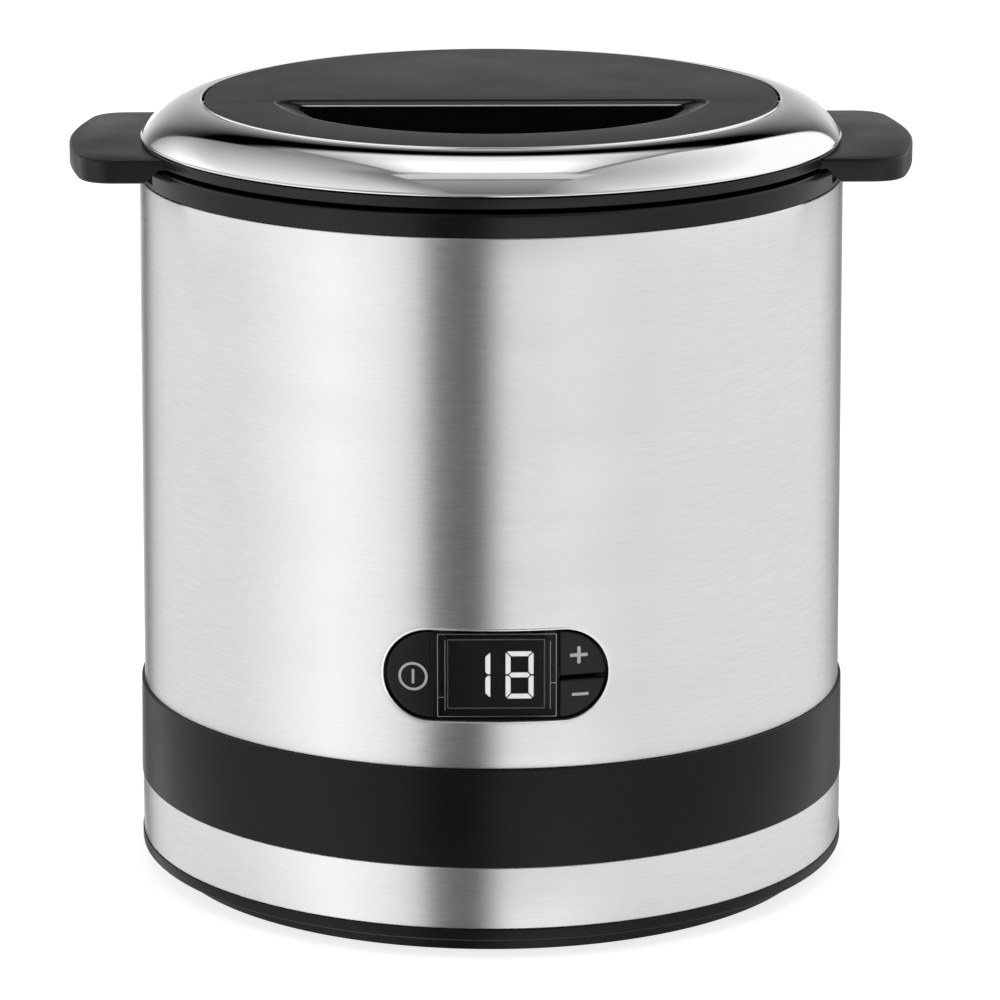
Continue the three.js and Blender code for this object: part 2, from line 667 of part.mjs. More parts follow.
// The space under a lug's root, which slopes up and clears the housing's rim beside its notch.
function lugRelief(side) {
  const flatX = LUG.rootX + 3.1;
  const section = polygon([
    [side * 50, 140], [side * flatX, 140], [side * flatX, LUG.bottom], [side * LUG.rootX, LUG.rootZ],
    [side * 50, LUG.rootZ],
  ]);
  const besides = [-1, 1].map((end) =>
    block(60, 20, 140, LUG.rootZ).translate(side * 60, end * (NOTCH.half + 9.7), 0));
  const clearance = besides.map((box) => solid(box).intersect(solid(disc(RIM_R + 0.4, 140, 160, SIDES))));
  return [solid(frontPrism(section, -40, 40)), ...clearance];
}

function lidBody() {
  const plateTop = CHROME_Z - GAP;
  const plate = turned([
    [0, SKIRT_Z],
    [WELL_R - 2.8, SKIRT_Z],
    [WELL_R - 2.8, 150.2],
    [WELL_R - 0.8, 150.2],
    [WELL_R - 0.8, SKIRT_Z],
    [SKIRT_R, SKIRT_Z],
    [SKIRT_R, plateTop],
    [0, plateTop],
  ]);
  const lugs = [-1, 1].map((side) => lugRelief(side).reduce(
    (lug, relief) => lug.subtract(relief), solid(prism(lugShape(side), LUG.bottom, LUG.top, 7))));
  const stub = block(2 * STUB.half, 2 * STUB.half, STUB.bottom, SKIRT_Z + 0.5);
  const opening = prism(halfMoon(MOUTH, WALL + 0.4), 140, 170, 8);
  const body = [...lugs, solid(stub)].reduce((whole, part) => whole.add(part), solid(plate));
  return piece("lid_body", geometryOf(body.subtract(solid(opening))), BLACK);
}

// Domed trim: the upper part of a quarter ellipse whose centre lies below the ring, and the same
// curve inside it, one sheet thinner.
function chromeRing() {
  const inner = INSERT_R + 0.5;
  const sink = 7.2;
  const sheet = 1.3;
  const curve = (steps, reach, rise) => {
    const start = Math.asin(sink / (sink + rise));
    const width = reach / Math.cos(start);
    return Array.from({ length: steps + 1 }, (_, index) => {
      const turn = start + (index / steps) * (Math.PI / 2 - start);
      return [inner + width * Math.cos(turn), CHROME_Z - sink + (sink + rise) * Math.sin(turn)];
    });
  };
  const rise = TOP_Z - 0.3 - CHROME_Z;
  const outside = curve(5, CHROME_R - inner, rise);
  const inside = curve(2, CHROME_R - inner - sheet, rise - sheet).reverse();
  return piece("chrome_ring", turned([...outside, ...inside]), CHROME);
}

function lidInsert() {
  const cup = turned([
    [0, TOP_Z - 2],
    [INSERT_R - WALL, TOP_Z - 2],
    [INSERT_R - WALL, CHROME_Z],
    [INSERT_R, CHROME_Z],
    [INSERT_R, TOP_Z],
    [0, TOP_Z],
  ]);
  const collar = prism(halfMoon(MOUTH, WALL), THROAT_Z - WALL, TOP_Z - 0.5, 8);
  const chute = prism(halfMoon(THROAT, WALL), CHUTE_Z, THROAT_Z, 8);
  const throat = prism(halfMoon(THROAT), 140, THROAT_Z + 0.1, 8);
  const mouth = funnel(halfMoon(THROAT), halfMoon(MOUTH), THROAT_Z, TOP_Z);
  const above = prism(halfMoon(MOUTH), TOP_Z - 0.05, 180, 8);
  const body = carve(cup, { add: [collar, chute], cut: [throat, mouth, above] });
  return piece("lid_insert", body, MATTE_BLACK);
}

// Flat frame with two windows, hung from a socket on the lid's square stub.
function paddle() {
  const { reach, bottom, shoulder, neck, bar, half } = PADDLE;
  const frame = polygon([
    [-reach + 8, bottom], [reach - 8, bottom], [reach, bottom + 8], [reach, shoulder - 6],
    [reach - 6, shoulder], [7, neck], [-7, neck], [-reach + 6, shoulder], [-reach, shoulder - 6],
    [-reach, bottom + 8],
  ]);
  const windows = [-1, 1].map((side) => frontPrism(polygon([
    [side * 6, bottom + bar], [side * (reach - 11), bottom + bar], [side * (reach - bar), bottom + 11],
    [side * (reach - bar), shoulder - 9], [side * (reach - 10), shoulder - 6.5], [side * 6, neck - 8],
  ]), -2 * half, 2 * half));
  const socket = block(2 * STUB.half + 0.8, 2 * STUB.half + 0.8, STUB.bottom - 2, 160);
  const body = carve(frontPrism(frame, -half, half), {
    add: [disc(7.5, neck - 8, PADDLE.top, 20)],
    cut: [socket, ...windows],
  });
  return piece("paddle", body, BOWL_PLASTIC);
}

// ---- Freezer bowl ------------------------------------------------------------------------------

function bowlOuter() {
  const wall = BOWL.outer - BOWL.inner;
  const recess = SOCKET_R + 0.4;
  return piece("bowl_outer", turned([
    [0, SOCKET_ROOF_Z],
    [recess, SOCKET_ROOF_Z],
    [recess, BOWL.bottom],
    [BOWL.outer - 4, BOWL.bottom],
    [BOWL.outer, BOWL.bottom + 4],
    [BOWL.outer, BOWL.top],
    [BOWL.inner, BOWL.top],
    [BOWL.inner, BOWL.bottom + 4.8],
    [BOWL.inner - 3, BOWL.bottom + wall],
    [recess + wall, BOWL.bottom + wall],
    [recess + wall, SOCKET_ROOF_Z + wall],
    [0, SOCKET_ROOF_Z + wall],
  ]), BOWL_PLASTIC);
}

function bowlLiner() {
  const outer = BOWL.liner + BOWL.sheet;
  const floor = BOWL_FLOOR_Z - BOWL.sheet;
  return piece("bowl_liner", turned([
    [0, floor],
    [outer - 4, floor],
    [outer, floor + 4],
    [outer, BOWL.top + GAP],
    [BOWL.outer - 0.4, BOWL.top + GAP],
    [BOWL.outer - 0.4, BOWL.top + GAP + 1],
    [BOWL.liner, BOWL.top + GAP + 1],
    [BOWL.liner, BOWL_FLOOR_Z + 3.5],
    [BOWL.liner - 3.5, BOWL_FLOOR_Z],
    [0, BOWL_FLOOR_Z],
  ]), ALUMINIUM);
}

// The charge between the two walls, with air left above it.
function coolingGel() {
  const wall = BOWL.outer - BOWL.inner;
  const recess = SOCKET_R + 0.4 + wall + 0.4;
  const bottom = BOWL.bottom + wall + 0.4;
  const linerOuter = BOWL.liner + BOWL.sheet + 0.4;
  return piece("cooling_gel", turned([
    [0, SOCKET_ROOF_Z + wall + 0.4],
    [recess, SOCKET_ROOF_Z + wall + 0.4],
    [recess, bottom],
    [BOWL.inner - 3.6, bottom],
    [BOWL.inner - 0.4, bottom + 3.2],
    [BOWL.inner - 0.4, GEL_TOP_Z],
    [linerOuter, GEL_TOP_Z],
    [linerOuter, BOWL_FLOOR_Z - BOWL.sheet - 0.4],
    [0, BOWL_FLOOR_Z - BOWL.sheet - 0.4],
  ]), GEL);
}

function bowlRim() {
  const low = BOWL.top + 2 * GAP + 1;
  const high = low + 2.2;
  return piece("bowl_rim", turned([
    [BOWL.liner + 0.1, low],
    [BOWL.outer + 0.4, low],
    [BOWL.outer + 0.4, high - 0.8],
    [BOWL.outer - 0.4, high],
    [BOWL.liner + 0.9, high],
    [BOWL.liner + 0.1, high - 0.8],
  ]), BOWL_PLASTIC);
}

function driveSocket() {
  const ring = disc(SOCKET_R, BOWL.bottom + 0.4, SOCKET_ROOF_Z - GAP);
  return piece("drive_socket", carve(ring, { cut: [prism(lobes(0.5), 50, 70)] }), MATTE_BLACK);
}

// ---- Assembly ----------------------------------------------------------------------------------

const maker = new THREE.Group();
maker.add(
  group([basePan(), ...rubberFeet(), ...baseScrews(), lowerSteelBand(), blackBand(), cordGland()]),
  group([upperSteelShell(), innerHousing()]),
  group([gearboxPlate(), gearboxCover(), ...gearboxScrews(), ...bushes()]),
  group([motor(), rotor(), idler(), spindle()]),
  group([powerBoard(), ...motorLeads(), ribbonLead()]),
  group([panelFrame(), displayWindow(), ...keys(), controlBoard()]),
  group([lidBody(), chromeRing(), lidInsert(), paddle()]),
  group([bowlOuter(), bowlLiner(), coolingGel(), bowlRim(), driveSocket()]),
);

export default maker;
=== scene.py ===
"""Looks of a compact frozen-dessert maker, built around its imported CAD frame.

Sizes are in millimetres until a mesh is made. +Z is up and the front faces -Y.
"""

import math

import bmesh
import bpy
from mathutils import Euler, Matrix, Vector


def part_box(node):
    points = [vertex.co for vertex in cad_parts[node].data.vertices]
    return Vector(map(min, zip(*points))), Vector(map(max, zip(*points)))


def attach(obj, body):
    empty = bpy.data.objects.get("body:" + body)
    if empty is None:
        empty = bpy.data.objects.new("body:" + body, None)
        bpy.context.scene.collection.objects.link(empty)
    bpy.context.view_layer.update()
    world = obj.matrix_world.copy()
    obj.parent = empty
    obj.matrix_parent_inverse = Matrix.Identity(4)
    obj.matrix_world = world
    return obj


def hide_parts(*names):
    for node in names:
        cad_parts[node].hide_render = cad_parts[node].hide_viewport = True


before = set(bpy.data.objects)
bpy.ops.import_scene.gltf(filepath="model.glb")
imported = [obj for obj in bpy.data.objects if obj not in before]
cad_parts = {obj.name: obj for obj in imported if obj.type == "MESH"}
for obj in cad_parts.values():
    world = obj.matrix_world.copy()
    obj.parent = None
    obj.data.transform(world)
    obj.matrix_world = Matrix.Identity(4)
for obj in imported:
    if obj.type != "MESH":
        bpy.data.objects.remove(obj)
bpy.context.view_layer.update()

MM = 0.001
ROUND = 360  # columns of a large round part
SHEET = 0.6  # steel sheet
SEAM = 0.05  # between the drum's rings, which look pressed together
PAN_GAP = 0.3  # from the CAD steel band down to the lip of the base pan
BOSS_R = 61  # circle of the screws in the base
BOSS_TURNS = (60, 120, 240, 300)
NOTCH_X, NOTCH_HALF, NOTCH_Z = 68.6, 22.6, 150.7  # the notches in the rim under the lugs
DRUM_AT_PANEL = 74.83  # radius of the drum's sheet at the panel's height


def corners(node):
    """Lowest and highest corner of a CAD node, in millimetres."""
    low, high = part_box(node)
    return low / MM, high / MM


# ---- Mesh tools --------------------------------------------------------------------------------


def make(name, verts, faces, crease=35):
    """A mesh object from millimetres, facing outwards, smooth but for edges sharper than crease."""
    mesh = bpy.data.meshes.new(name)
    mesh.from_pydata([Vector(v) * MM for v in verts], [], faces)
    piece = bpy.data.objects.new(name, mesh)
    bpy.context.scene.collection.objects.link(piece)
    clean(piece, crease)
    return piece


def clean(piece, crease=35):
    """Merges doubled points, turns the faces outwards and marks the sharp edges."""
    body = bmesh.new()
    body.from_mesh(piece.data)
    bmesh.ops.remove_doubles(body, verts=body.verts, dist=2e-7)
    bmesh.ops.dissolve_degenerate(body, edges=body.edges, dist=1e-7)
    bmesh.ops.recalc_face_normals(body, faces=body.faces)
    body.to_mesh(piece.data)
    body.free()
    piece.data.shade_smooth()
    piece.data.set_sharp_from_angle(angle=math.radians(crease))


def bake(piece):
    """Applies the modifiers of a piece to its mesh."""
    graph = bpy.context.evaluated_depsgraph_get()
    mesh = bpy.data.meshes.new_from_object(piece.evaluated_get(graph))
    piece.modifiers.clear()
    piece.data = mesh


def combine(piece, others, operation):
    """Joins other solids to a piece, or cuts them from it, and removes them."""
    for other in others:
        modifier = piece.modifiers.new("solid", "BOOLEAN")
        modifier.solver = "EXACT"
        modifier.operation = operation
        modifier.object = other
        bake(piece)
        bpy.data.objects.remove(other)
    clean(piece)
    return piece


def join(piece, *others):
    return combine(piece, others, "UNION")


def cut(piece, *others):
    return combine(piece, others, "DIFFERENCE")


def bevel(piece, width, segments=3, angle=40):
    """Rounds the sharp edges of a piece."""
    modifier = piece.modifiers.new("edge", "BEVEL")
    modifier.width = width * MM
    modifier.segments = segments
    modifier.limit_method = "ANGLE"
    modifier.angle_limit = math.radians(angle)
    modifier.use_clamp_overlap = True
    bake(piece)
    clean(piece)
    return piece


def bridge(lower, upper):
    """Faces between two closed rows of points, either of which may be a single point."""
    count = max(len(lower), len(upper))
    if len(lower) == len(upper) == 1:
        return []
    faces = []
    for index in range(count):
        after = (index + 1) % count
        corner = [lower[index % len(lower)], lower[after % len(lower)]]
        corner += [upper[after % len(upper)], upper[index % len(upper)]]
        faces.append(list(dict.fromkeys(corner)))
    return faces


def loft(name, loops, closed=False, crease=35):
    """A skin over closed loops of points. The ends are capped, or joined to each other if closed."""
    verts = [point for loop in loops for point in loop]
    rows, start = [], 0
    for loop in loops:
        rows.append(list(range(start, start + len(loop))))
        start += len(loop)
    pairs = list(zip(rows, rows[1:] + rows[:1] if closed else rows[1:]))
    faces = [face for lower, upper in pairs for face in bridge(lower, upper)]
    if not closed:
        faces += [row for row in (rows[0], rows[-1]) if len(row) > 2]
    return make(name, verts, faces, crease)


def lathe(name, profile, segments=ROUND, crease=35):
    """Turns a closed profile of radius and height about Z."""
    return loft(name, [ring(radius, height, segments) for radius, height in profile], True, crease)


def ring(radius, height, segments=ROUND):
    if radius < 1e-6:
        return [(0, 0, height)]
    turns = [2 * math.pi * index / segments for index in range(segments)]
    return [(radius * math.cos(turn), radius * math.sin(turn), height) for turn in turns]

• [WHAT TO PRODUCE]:
The first line to be transcribed is the one containing "const maker = new THREE.Group();", and the last is the one containing "obj.parent = None". Transcribe exactly those lines and nothing else.

• [SOLUTION TO THE PROBLEM]:
const maker = new THREE.Group();
maker.add(
  group([basePan(), ...rubberFeet(), ...baseScrews(), lowerSteelBand(), blackBand(), cordGland()]),
  group([upperSteelShell(), innerHousing()]),
  group([gearboxPlate(), gearboxCover(), ...gearboxScrews(), ...bushes()]),
  group([motor(), rotor(), idler(), spindle()]),
  group([powerBoard(), ...motorLeads(), ribbonLead()]),
  group([panelFrame(), displayWindow(), ...keys(), controlBoard()]),
  group([lidBody(), chromeRing(), lidInsert(), paddle()]),
  group([bowlOuter(), bowlLiner(), coolingGel(), bowlRim(), driveSocket()]),
);

export default maker;
=== scene.py ===
"""Looks of a compact frozen-dessert maker, built around its imported CAD frame.

Sizes are in millimetres until a mesh is made. +Z is up and the front faces -Y.
"""

import math

import bmesh
import bpy
from mathutils import Euler, Matrix, Vector


def part_box(node):
    points = [vertex.co for vertex in cad_parts[node].data.vertices]
    return Vector(map(min, zip(*points))), Vector(map(max, zip(*points)))


def attach(obj, body):
    empty = bpy.data.objects.get("body:" + body)
    if empty is None:
        empty = bpy.data.objects.new("body:" + body, None)
        bpy.context.scene.collection.objects.link(empty)
    bpy.context.view_layer.update()
    world = obj.matrix_world.copy()
    obj.parent = empty
    obj.matrix_parent_inverse = Matrix.Identity(4)
    obj.matrix_world = world
    return obj


def hide_parts(*names):
    for node in names:
        cad_parts[node].hide_render = cad_parts[node].hide_viewport = True


before = set(bpy.data.objects)
bpy.ops.import_scene.gltf(filepath="model.glb")
imported = [obj for obj in bpy.data.objects if obj not in before]
cad_parts = {obj.name: obj for obj in imported if obj.type == "MESH"}
for obj in cad_parts.values():
    world = obj.matrix_world.copy()
    obj.parent = None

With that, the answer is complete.